* [PROBLEM TO SOLVE]
Write out each entry again. Keep every word exactly as it is.

===== EXTRACTED DATA =====

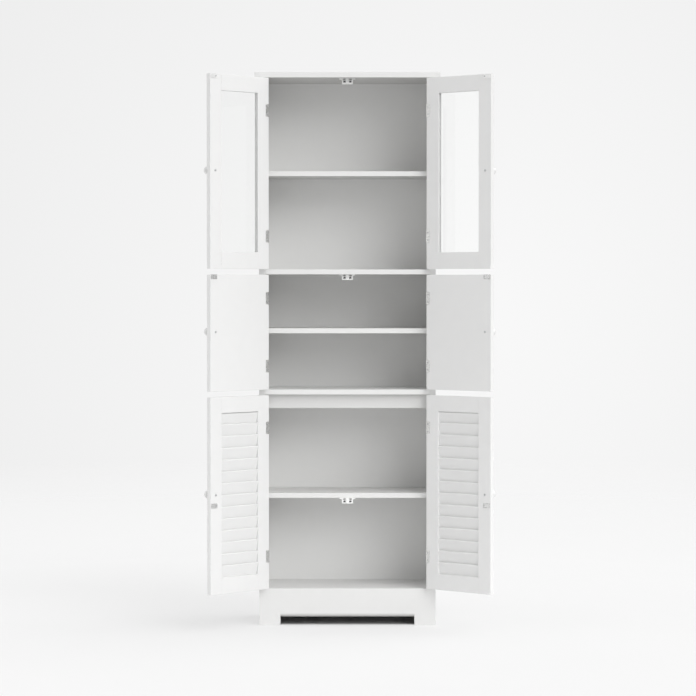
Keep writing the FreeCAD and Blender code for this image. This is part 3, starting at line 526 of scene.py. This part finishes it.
# %% Finish: moulded plastic
def mould_plastic():
    tree, shader, place = new_finish("catch_plastic", "white_moulded_plastic")
    spark = put(tree, "TexNoise", {"Vector": place, "Scale": 1800.0, "Detail": 3.0})
    cloud = put(tree, "TexNoise", {"Vector": place, "Scale": 60.0, "Detail": 2.0})
    colour = tinted(tree, cloud.outputs["Fac"], (0.90, 0.90, 0.892, 1.0), (0.93, 0.93, 0.922, 1.0))
    tree.links.new(colour, shader.inputs["Base Color"])
    tree.links.new(ranged(tree, cloud.outputs["Fac"], 0.3, 0.7, 0.32, 0.42),
                   shader.inputs["Roughness"])
    shader.inputs["Subsurface Weight"].default_value = 0.1
    shader.inputs["Subsurface Radius"].default_value = (0.001, 0.001, 0.001)
    bump_into(tree, shader, spark.outputs["Fac"], 0.25, 0.00003)


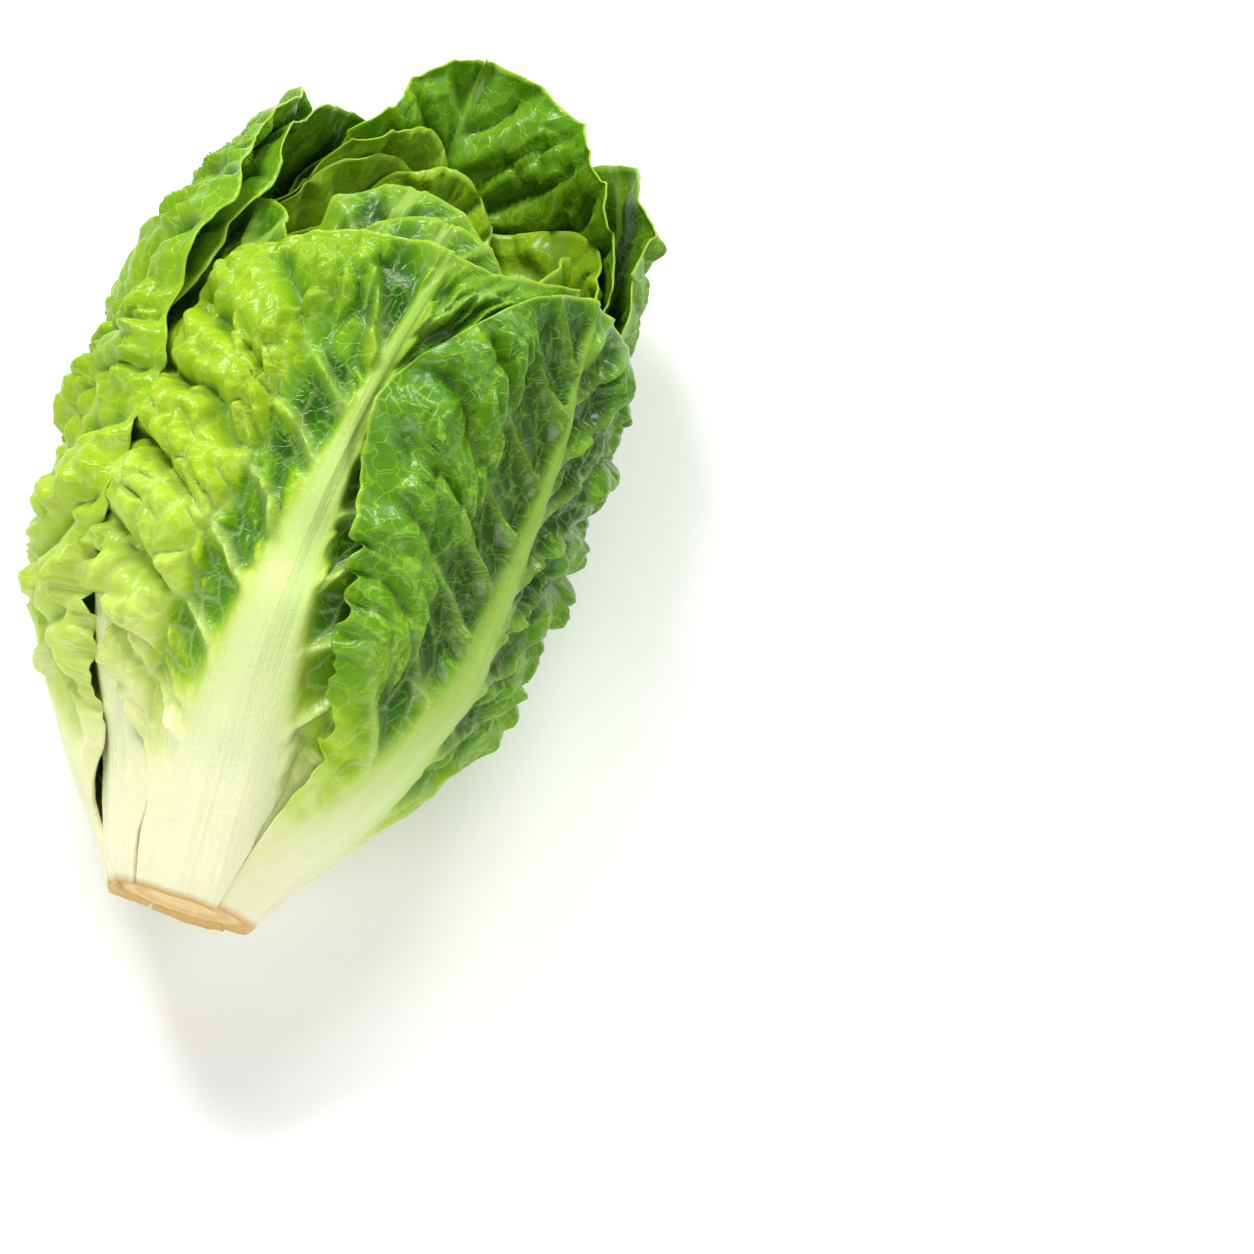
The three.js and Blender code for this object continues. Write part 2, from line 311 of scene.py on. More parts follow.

=====

* [THE REPLY]
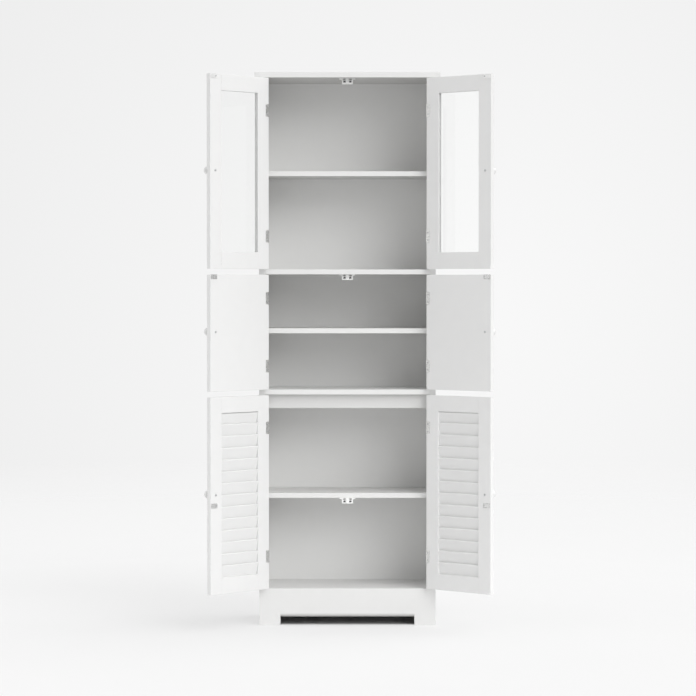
Keep writing the FreeCAD and Blender code for this image. This is part 3, starting at line 526 of scene.py. This part finishes it.
# %% Finish: moulded plastic
def mould_plastic():
    tree, shader, place = new_finish("catch_plastic", "white_moulded_plastic")
    spark = put(tree, "TexNoise", {"Vector": place, "Scale": 1800.0, "Detail": 3.0})
    cloud = put(tree, "TexNoise", {"Vector": place, "Scale": 60.0, "Detail": 2.0})
    colour = tinted(tree, cloud.outputs["Fac"], (0.90, 0.90, 0.892, 1.0), (0.93, 0.93, 0.922, 1.0))
    tree.links.new(colour, shader.inputs["Base Color"])
    tree.links.new(ranged(tree, cloud.outputs["Fac"], 0.3, 0.7, 0.32, 0.42),
                   shader.inputs["Roughness"])
    shader.inputs["Subsurface Weight"].default_value = 0.1
    shader.inputs["Subsurface Radius"].default_value = (0.001, 0.001, 0.001)
    bump_into(tree, shader, spark.outputs["Fac"], 0.25, 0.00003)


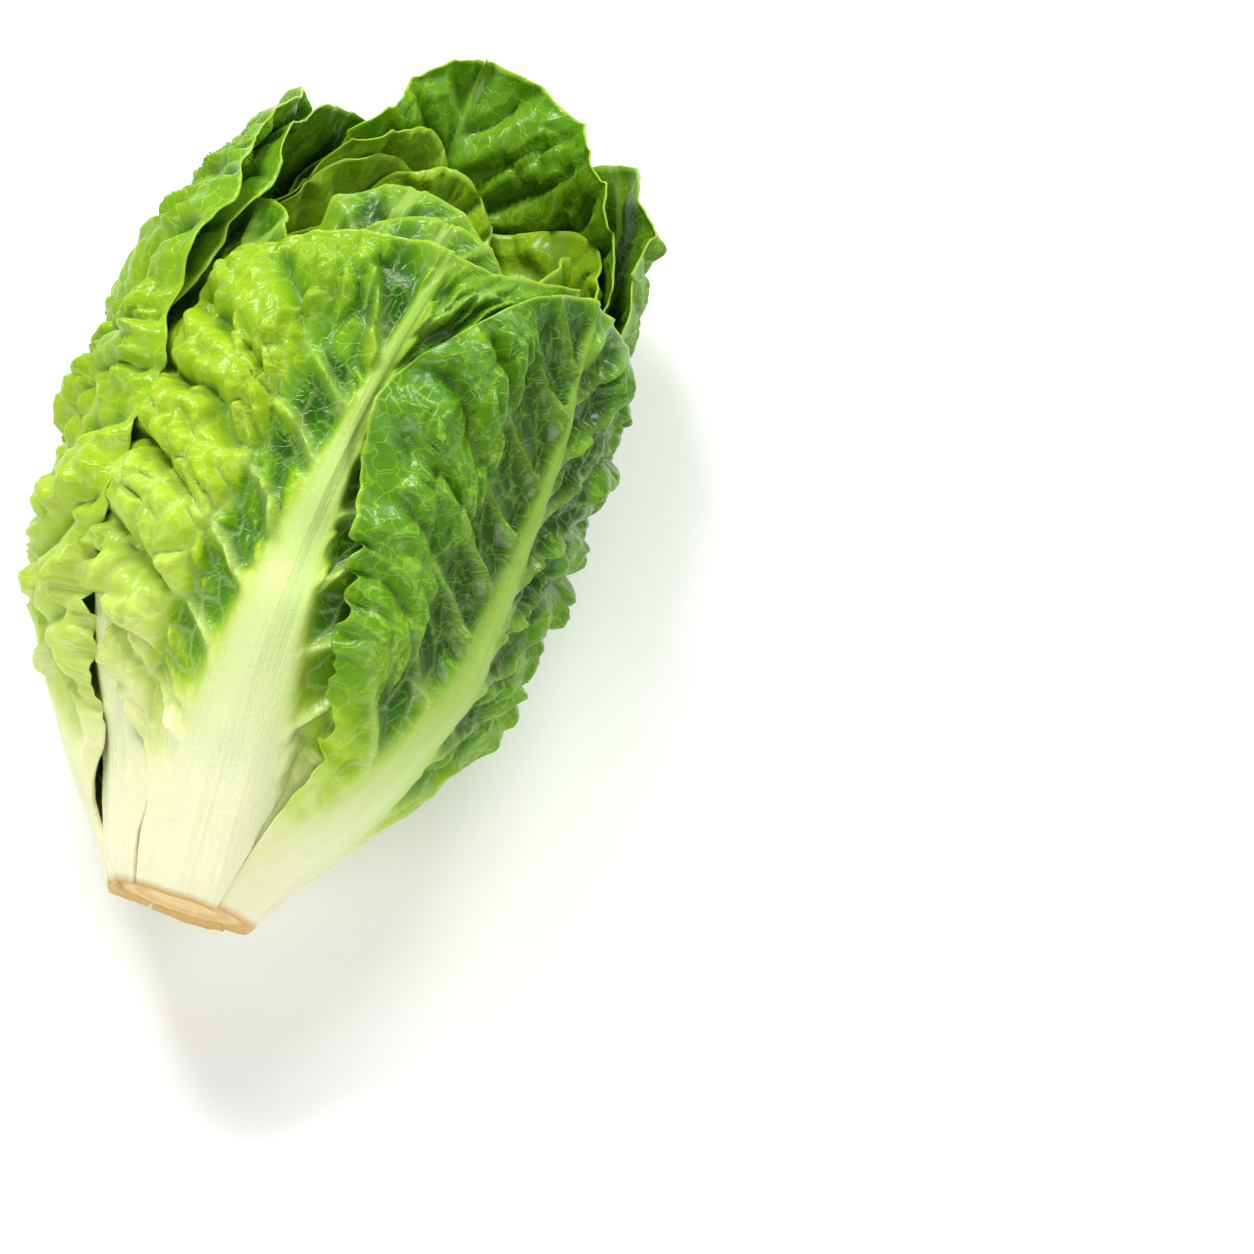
The three.js and Blender code for this object continues. Write part 2, from line 311 of scene.py on. More parts follow.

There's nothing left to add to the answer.